Une Barbe un peu trop courte

Associée à la sagesse et à la respectabilité, la barbe était sous la Troisième République l’accessoire indispensable de la quasi-totalité de la classe politique, exclusivement masculine cela va de soi (les femmes n’ayant acquis l’éligibilité, ainsi que le droit de vote, qu’en 1944). Si son port est quelque peu tombé en désuétude depuis, la parité entre hommes et femmes est encore très loin d’être acquise : avec ses 109 femmes sur 577 députés, la France figure au 59e rang mondial pour la représentation des femmes au Parlement et la situation n’est guère plus brillante dans les conseils d’administration des grandes entreprises, à l’Université ou encore dans les théâtres. C’est contre cette inégalité de fait que s’est monté en 2008 le groupe d’action féministe La Barbe. Le mode d’action de ses militantes consiste à s’introduire, affublées d’une barbe postiche, dans des assemblées (quasi-)exclusivement masculines pour dévoiler leur phallocratie.

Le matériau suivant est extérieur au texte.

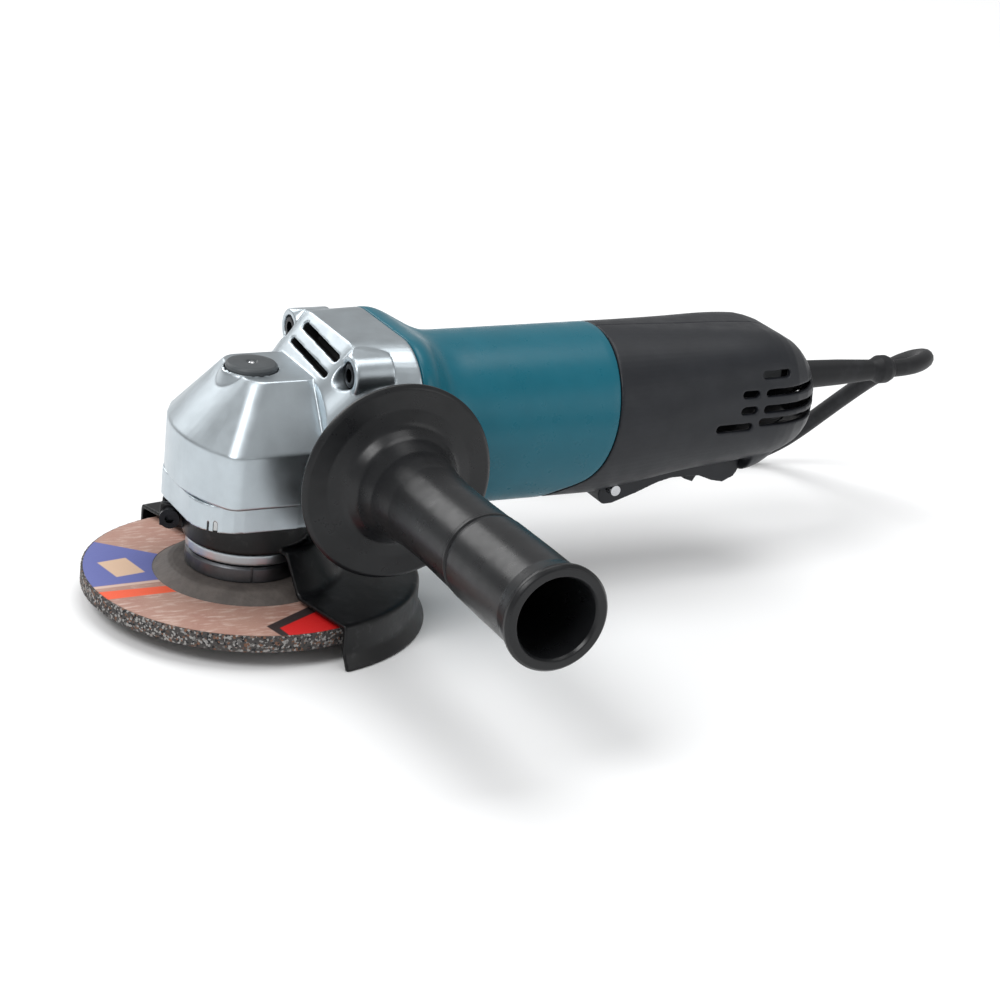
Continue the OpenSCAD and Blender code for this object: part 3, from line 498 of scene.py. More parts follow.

S’inscrivant dans une nouvelle dynamique du mouvement social, qui entend dénoncer par le rire (à l’instar des «manifs de droite» ou du collectif Sauvons les riches), La Barbe en partage la vitalité mais aussi les limites : en se cantonnant à rendre visible des injustices bien réelles sans réellement s’interroger sur la façon d’y remédier, ce collectif aux intentions louables peut parfois donner l’impression d’enfoncer des portes ouvertes, voire de brasser beaucoup de vent sans proposer de réelles solutions.